SC ruling in fodder scam warning to all
It is important that our legal machinery acted swiftly against the guilty by offering quick, fair and transparent trials.
Passing spectacular orders on Monday in the Bihar fodder scam case, in which former chief minister and RJD supremo Lalu Prasad Yadav, a political heavyweight, is implicated, the Supreme Court upheld the majesty of the law in a manner that betokens that the highest court will not tolerate impunity in any quarter. This ought to serve as an object lesson to high-ranking politicians, judges of the higher judiciary, the top bureaucracy and the CBI. Stinging rebuke was recorded against the judgment of the Jharkhand high court which appears to have gone soft on Mr Yadav, and against the CBI for unconscionable delay in appealing against the high court verdict.

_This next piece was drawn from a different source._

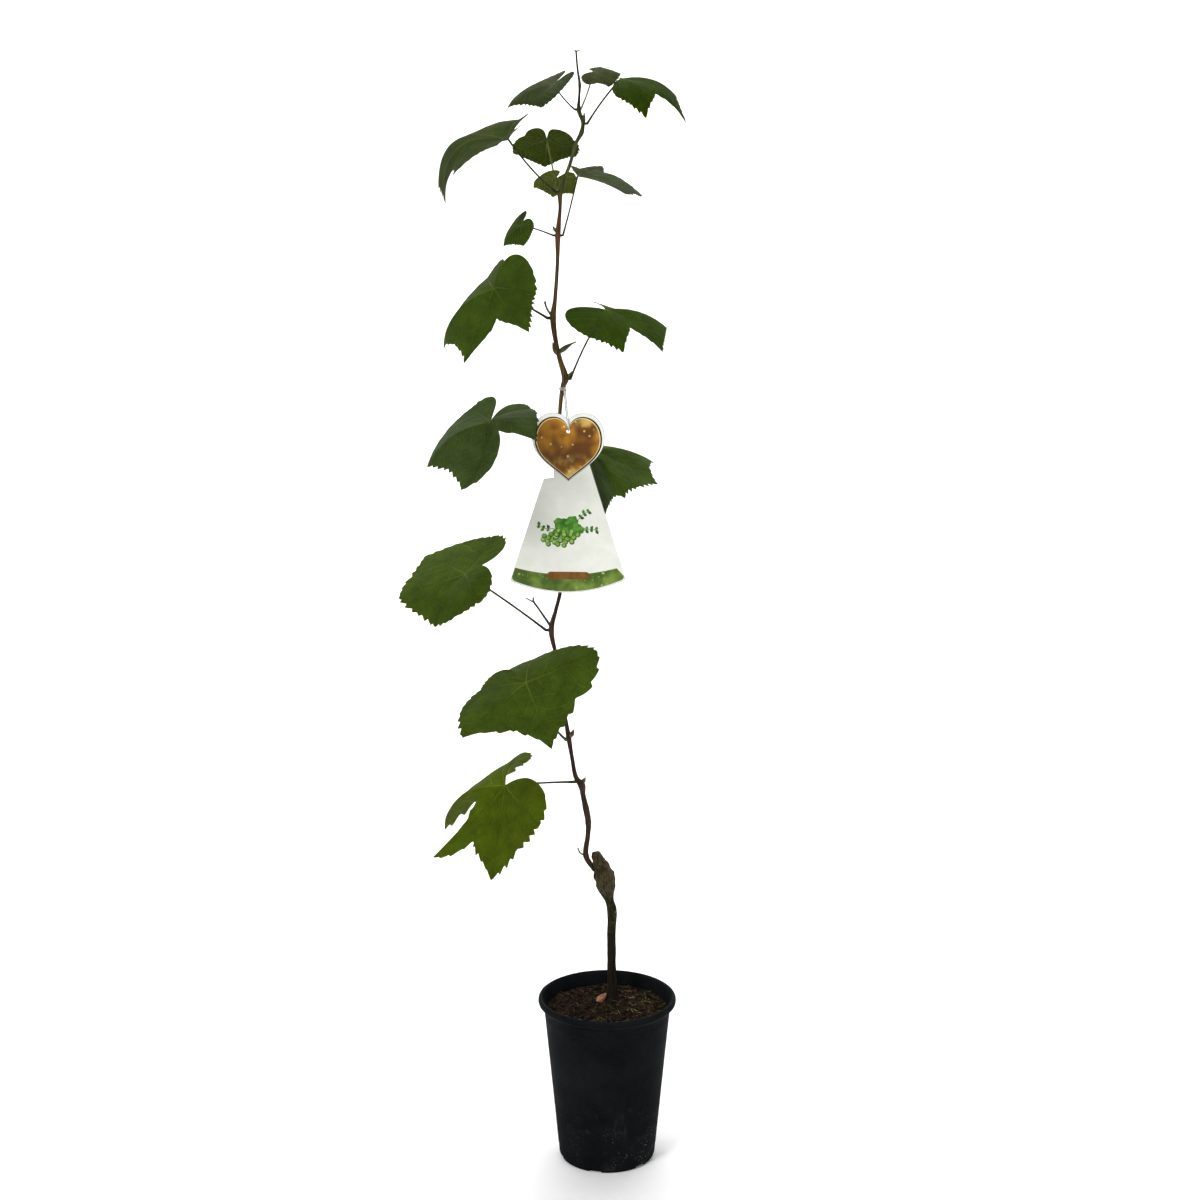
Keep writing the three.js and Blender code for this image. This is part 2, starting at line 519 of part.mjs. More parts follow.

It is to be hoped that the Supreme Court will also fix accountability on the judge in question even if he may have retired, just as it has asked the CBI director to pin accountability on the official who did not file an appeal in due time. Starting with the Jayalalithaa case, to the revival of the Babri Masjid demolition case involving L.K. Advani and other senior BJP leaders, of whom one is now in the Union Cabinet and another a governor, and now revisiting the fodder scam cases, the nation’s highest court has sent out a strong signal that bending the law is out of bounds.
This is necessary. High-pitched public campaigns by idealistic individuals and non-political society leaders help to raise public awareness about corruption and criminality, and show how these work against development and negate democracy. But when, taking advantage of such campaigns, new governments take office on the plank of providing a corruption-free administration, it doesn’t take long for the malaise to return. It is simply not enough to have the best laws, as we often do in India. It is important that our legal machinery act swiftly against the guilty by offering quick, fair and transparent trials. This is what was found to be lacking in the three prominent cases referred to here. In each, the judiciary at the top intervened after a considerable lapse of time. But it will have a salutary effect that the higher judiciary did intervene in the end when the guilty had almost got away.
Thus, Lalu Yadav, along with his predecessor Jagannath Mishra and former Jharkhand chief secretary Sajal Chakraborty, will now be tried for conspiracy to defraud the Bihar exchequer through concerted acts of defalcation of funds of the animal husbandry department from different state treasuries, and Mr Yadav will face separate trials in each of the five remaining fodder scam cases in which he is an accused. The political fallout of Mr Yadav’s fresh trial can impact the Bihar government, in which the RJD is a partner, and have an effect on anti-BJP politics nationwide.